AVAILABLE RECORDS

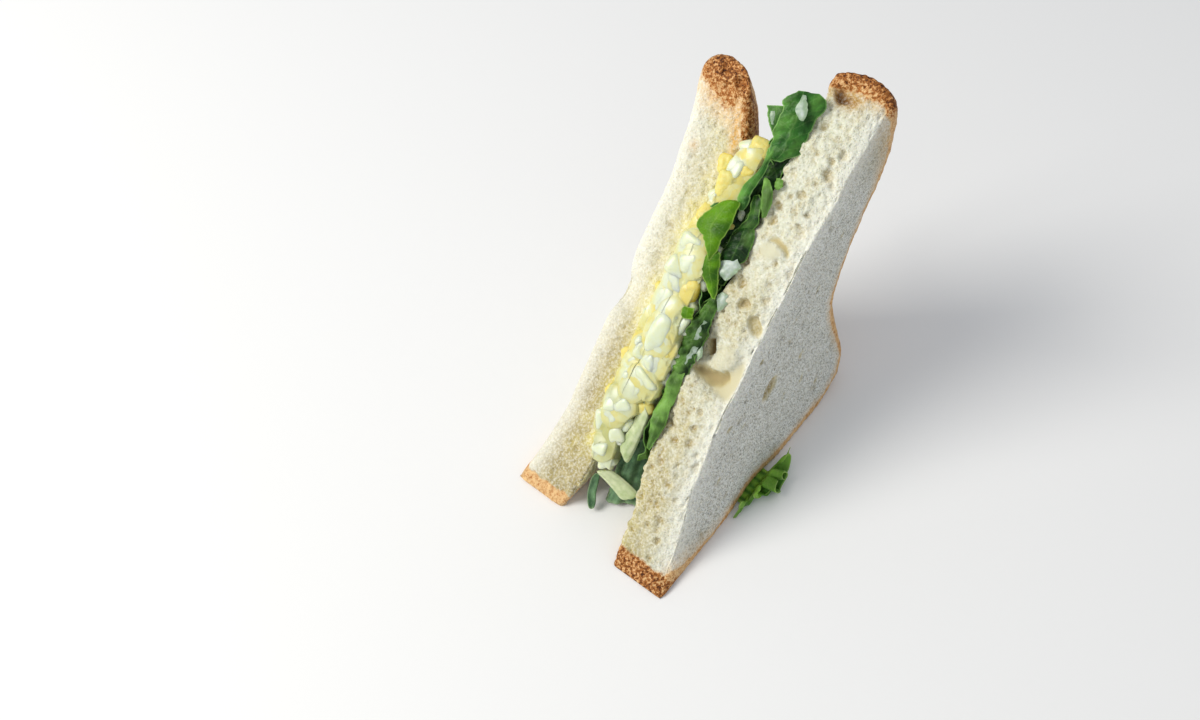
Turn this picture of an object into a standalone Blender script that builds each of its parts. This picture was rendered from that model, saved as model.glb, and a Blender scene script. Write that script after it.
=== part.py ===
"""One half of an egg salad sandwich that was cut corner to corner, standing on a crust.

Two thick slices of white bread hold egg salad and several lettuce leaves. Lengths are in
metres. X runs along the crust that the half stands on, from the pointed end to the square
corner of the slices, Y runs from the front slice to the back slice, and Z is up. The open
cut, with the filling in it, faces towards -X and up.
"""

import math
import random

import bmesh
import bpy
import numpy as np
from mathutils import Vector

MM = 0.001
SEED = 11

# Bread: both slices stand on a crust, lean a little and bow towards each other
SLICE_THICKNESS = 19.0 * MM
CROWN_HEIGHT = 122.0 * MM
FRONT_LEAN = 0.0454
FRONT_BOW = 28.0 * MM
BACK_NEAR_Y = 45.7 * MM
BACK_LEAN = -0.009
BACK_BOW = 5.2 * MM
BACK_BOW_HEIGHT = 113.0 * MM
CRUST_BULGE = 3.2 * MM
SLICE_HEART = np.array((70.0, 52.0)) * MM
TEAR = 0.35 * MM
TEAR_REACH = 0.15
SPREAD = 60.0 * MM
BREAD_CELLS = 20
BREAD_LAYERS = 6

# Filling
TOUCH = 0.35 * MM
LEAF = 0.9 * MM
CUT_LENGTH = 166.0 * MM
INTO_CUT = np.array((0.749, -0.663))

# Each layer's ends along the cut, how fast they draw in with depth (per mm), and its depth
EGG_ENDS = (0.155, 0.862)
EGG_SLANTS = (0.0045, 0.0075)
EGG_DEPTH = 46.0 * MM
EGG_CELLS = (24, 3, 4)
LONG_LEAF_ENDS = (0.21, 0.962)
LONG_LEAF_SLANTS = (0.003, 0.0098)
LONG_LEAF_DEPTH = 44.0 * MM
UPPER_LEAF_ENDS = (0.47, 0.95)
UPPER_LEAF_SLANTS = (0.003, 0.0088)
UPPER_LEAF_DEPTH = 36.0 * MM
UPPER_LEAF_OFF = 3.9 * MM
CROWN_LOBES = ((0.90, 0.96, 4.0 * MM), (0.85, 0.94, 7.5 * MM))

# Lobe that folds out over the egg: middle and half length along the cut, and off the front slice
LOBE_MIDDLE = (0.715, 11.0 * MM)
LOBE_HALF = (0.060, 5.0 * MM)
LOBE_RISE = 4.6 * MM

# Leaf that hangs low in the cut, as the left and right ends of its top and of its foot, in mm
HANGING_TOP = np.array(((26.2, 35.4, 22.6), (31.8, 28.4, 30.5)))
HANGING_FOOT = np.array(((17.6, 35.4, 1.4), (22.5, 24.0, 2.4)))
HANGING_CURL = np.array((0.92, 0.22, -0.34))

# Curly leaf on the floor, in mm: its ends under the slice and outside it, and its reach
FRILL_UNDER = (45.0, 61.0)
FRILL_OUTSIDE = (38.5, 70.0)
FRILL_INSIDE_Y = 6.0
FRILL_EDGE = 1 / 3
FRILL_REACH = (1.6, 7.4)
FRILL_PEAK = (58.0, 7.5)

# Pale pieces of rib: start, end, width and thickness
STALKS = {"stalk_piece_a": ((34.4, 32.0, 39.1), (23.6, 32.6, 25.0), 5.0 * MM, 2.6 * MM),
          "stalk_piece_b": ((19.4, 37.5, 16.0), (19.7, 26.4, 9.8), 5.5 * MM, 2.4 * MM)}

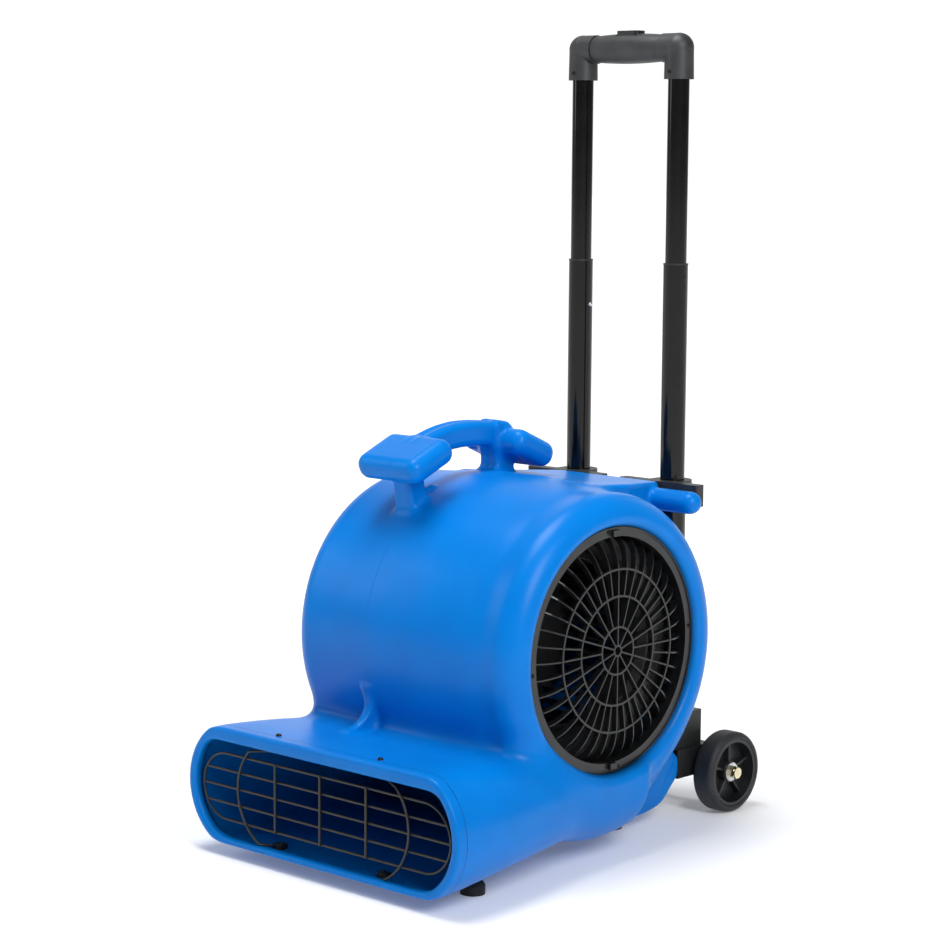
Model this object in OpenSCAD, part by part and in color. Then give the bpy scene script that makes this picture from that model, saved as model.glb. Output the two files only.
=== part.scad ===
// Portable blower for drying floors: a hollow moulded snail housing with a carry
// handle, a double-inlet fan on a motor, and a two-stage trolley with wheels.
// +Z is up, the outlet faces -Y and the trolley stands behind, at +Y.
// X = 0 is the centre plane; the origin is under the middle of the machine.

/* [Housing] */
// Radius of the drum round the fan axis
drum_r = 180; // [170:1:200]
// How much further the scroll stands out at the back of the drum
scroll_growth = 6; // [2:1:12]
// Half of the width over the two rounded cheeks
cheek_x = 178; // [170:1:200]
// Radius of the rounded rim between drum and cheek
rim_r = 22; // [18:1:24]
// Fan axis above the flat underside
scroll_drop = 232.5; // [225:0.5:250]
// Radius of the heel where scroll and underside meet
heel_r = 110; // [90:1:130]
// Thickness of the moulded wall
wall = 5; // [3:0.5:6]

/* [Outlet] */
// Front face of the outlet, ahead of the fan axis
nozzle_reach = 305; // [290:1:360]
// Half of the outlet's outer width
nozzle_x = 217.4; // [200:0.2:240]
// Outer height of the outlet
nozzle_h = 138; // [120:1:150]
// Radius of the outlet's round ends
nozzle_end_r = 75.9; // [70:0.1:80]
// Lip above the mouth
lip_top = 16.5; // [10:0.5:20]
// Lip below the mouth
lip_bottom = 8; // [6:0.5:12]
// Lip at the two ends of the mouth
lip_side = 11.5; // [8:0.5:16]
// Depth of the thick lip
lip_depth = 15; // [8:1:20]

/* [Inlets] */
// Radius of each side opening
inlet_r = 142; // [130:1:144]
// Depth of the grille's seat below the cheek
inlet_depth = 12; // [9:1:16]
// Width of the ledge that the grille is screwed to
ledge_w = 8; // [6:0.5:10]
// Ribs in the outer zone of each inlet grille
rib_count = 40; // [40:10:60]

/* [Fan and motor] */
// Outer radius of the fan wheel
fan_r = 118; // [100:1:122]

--

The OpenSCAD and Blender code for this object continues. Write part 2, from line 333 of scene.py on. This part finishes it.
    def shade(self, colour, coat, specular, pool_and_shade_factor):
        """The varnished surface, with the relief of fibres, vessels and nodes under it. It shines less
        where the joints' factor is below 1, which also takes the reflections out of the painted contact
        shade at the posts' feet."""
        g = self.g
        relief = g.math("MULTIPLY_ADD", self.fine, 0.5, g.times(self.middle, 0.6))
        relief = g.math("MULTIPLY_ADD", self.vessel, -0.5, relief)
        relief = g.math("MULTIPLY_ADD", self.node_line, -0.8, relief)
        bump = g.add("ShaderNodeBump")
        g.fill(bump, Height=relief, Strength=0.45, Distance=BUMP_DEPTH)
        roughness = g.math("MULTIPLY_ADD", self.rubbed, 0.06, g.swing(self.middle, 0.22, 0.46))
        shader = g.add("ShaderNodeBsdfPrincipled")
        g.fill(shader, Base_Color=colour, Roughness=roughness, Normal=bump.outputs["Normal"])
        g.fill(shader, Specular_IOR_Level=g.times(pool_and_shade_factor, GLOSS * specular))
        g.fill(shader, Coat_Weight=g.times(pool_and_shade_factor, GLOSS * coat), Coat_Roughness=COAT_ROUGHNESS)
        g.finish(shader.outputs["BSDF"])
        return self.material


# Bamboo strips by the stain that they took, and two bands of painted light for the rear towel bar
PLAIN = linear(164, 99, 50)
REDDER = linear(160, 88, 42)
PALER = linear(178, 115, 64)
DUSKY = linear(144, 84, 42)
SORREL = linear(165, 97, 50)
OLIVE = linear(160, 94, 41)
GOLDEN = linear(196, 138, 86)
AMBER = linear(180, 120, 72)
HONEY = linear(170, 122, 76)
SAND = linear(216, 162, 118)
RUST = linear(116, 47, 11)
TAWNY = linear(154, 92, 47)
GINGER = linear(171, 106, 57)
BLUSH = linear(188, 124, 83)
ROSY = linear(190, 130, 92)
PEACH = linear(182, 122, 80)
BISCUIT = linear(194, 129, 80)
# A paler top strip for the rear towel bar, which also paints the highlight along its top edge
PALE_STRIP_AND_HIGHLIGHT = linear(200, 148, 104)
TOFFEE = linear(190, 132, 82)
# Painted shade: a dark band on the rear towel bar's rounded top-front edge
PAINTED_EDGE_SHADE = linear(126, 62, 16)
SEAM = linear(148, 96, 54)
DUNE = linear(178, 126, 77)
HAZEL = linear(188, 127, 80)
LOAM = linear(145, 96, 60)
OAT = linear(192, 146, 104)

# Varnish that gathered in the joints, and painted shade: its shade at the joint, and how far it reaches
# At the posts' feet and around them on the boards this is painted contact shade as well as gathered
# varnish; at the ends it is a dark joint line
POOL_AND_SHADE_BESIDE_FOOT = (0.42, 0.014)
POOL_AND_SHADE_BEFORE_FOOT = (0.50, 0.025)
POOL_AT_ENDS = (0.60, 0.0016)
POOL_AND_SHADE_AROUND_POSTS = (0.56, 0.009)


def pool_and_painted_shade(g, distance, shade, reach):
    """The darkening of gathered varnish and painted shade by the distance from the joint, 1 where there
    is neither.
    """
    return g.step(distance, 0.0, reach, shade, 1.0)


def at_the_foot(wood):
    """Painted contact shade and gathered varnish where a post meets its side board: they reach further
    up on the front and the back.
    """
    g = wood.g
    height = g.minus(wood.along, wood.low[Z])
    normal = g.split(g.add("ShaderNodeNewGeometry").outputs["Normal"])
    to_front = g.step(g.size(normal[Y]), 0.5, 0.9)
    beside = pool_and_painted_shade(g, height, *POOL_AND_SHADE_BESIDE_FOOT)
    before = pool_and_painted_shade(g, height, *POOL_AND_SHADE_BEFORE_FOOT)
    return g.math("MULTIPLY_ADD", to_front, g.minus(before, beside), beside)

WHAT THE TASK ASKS
Repeat word for word the stretch of lines from the one with "Turn this picture" down to the one with "on a crust.", both included.

OUTPUT FOR THIS TASK
Turn this picture of an object into a standalone Blender script that builds each of its parts. This picture was rendered from that model, saved as model.glb, and a Blender scene script. Write that script after it.
=== part.py ===
"""One half of an egg salad sandwich that was cut corner to corner, standing on a crust.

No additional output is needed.